Hard drives continue to get larger and
more complicated, and at least in the desktop IDE market, hard drives
seem to be getting less and less reliable. If you
don't believe me, search the Internet for
"IBM Deathstar" (referring to
problems in the 60GXP and 75GXP series of hard drives). While a
three-year warranty guarantees you a replacement drive, if your drive
fails, there is no way to receive replacement data. When your hard
drive starts to fail, you might notice that it becomes much louder
than it used to be and makes a loud clicking noise that sounds a bit
like your hard drive is crushing ice. Your drive has the click of
death. In addition to general file-access failures, the click of
death is the main indicator that your hard drive is dying and should
be backed up immediately.
Unfortunately, most backup and imaging utilities operate on the
assumption that they are running on fully functioning hardware. When
a hard drive is dying, many backup utilities won't
be able to handle the different access errors. If your drive has
gotten so bad that you can't even boot from it, your
best chance of creating a backup is to image the drive [Hack #48] . But
even the faithful dd program exits out with an
error if it hits a bad block in a file, so if you try to image a
failing hard drive, you end up with an incomplete image.
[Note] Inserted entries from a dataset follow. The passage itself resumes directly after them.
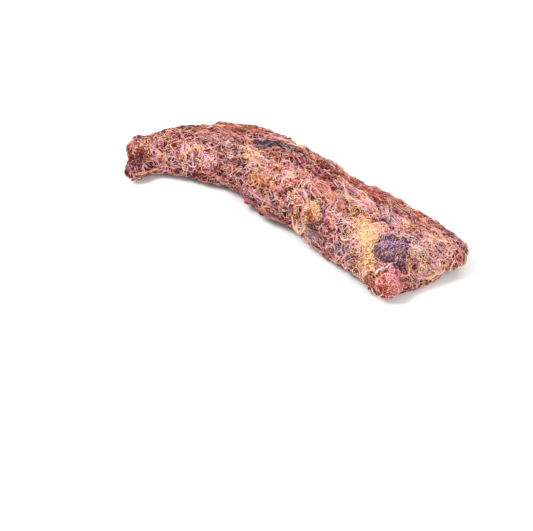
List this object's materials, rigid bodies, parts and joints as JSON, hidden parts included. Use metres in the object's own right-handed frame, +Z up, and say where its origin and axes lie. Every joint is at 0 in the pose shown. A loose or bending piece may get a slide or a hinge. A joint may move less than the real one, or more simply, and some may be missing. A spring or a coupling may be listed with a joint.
{
  "type": "dried irish moss pad",
  "caption": "Long, curved, matted pad of dried red seaweed: wiry fronds pressed into a lumpy slab with tufts of gold, ochre, plum, red, mauve and cream fronds.",
  "frame": {"origin": "under the middle of the pad's box, on the surface it lies on", "axes": "+X along the pad towards its broad end, +Y towards the side with the high crown, +Z up"},
  "size_m": [0.4378, 0.1908, 0.0626],
  "materials": {
    "mat_fronds": "rough, dry, fibrous",
    "golden_fronds": "rough, dry, fibrous",
    "ochre_fronds": "rough, dry, fibrous",
    "plum_fronds": "rough, dry, fibrous",
    "red_fronds": "rough, dry, fibrous",
    "mauve_fronds": "rough, dry, fibrous",
    "cream_fronds": "rough, dry, fibrous",
    "amber_fronds": "rough, dry, fibrous"
  },
  "bodies": {
    "root": {"moss_mat": "mat_fronds", "golden_tuft": "golden_fronds", "ochre_tuft": "ochre_fronds", "plum_tuft": "plum_fronds", "red_curl_tuft": "red_fronds", "mauve_tuft": "mauve_fronds", "cream_tuft": "cream_fronds", "amber_tuft": "amber_fronds"}
  },
  "joints": []
}
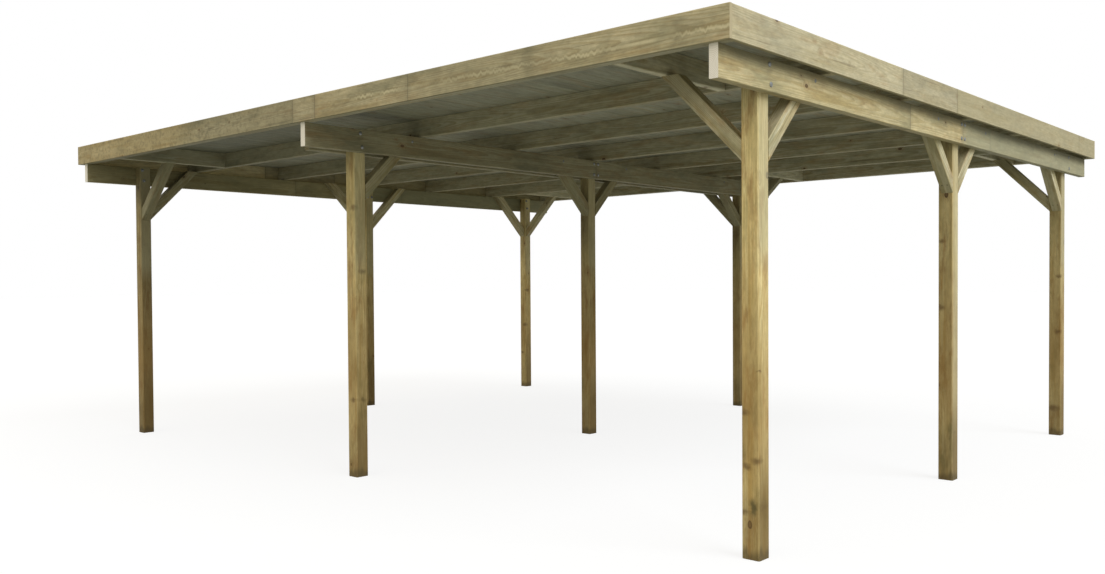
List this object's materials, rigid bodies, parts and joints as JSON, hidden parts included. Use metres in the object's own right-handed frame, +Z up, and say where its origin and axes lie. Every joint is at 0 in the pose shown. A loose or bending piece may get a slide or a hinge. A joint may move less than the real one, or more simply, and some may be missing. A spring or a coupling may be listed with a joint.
{
  "type": "carport",
  "caption": "Flat-roofed open timber carport on square posts, with long beams, rafters, diagonal braces and a boarded roof behind a fascia.",
  "frame": {"origin": "on the ground under the middle of the roof, at the foot of the middle post", "axes": "+X to the right across the two bays, +Y to the back along the beams, +Z up"},
  "size_m": [6.2, 5.6, 2.38],
  "materials": {
    "post_timber": "planed pressure-treated softwood, tan with a green-grey cast, knots and darker feet",
    "beam_timber": "planed pressure-treated softwood, warm tan, pale end grain",
    "rafter_timber": "planed pressure-treated softwood, tan",
    "brace_timber": "planed pressure-treated softwood, tan",
    "fascia_timber": "planed pressure-treated boards, olive tan with knots",
    "roof_boards": "tongued and grooved roof boards, greyish tan, seen from below in shade",
    "roof_felt": "mineral-faced bitumen roofing felt, dark grey",
    "zinc_fasteners": "dull zinc-plated steel: coach bolt heads, nuts and washers, screw heads and felt nails, all added in the visual model"
  },
  "bodies": {
    "root": {"beam_left": "beam_timber", "beam_middle_left": "beam_timber", "beam_middle_right": "beam_timber", "beam_right": "beam_timber", "braces_back_left": "brace_timber", "braces_back_middle": "brace_timber", "braces_back_right": "brace_timber", "braces_centre_left": "brace_timber", "braces_centre_middle": "brace_timber", "braces_centre_right": "brace_timber", "braces_front_left": "brace_timber", "braces_front_middle": "brace_timber", "braces_front_right": "brace_timber", "fascia_back": "fascia_timber", "fascia_front": "fascia_timber", "fascia_left": "fascia_timber", "fascia_right": "fascia_timber", "post_back_left": "post_timber", "post_back_middle": "post_timber", "post_back_right": "post_timber", "post_centre_left": "post_timber", "post_centre_middle": "post_timber", "post_centre_right": "post_timber", "post_front_left": "post_timber", "post_front_middle": "post_timber", "post_front_right": "post_timber", "rafter_1": "rafter_timber", "rafter_2": "rafter_timber", "rafter_3": "rafter_timber", "rafter_4": "rafter_timber", "rafter_5": "rafter_timber", "rafter_6": "rafter_timber", "rafter_7": "rafter_timber", "roof_boards_back": "roof_boards", "roof_boards_front": "roof_boards", "roof_felt": "roof_felt", "trimmers_back": "rafter_timber", "trimmers_front": "rafter_timber"}
  },
  "joints": []
}
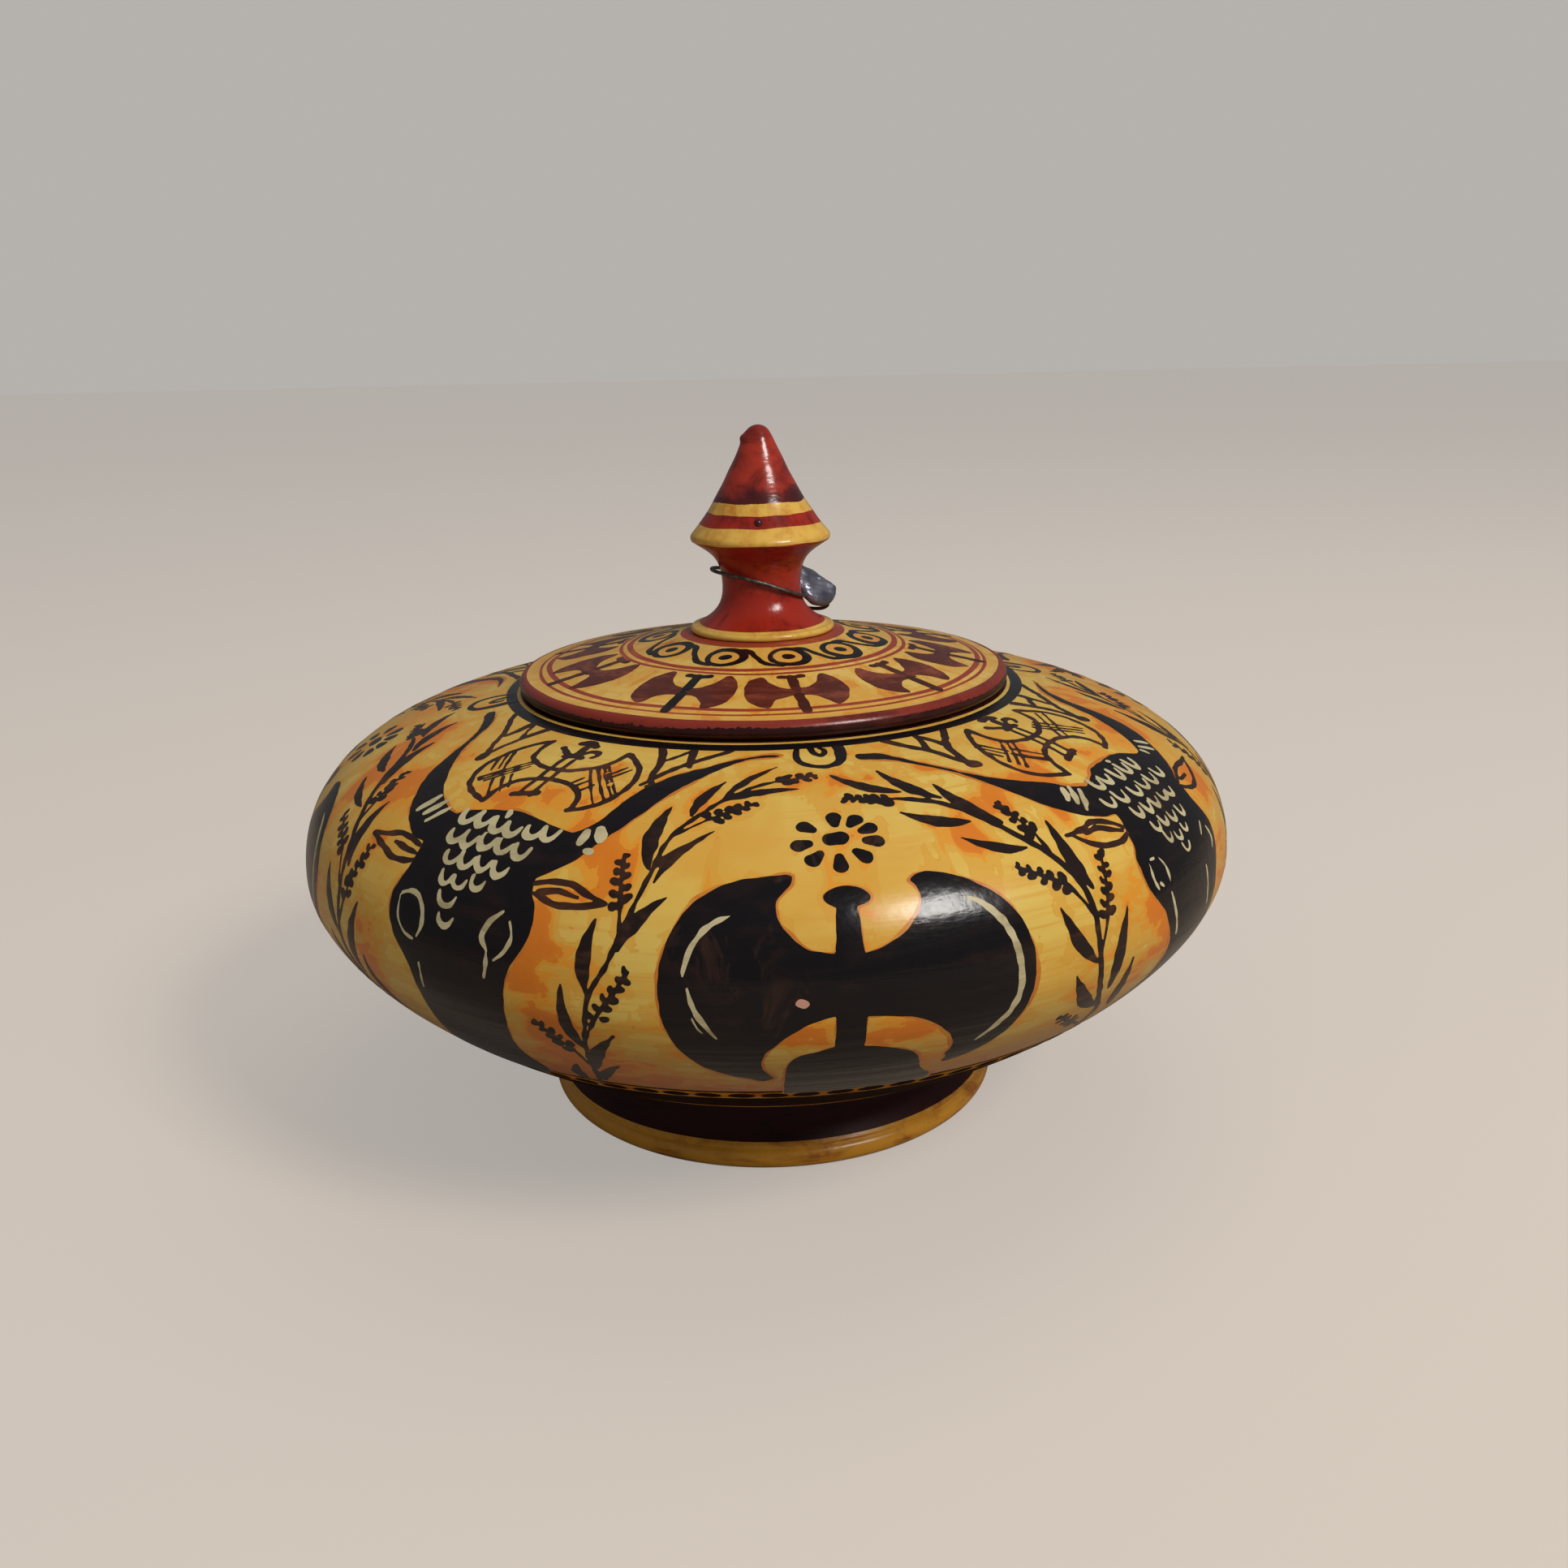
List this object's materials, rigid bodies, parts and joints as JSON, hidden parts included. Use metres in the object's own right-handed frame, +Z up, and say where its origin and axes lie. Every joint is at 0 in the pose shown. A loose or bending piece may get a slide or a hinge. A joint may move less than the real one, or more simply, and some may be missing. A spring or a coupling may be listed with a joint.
{
  "type": "lidded painted pot",
  "caption": "Squat painted pottery bowl on a foot ring, with a lift-off lid, a pointed knob and a wire tie with a lead seal.",
  "frame": {"origin": "centre of the flat face under the foot ring, where the pot stands on the table", "axes": "+Z up along the turning axis; -Y is the painted front; +X is to the right seen from the front"},
  "size_m": [0.2, 0.2, 0.1468],
  "materials": {
    "painted_clay": "straw-yellow slip with dark figures under a clear gloss",
    "foot_slip": "dark red-brown slip with a yellow lip under a clear gloss",
    "painted_lid": "yellow slip with red and brown figures under a clear gloss",
    "red_slip": "red slip with yellow bands under a clear gloss",
    "wire": "dull grey drawn wire",
    "lead": "dull dark lead"
  },
  "bodies": {
    "pot": {"bowl": "painted_clay", "foot_ring": "foot_slip"},
    "cover": {"lid": "painted_lid", "knob": "red_slip"},
    "tie": {"seal_wire": "wire", "lead_seal": "lead"}
  },
  "joints": [
    {"name": "lid_lift", "type": "slide", "parent": "pot", "child": "cover", "axis": [0, 0, 1], "range_m": [0, 0.12]},
    {"name": "tie_turn", "type": "hinge", "parent": "cover", "child": "tie", "pos_m": [0, 0, 0.113], "axis": [0, 0, 1], "continuous": true}
  ]
}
Knoppix comes with a tool called
dd_rescue
(http://www.garloff.de/kurt/linux/ddrescue)
that aims to pick up where dd leaves off when
reading from questionable drives. When dd_rescue
comes across a bad block, it simply skips it and moves on by default,
or it can be set to move on after a certain number of failures. On a
failing drive, this means you can create an image of a full partition
with some holes here and there, and then use
fsck to try to repair some of the damage on the
filesystem. By using Knoppix for this recovery, you access the drives
as little as possible, so you are only putting strain on the bad
drive long enough to make a single copy, and then you can browse
around the image from a fully functioning drive.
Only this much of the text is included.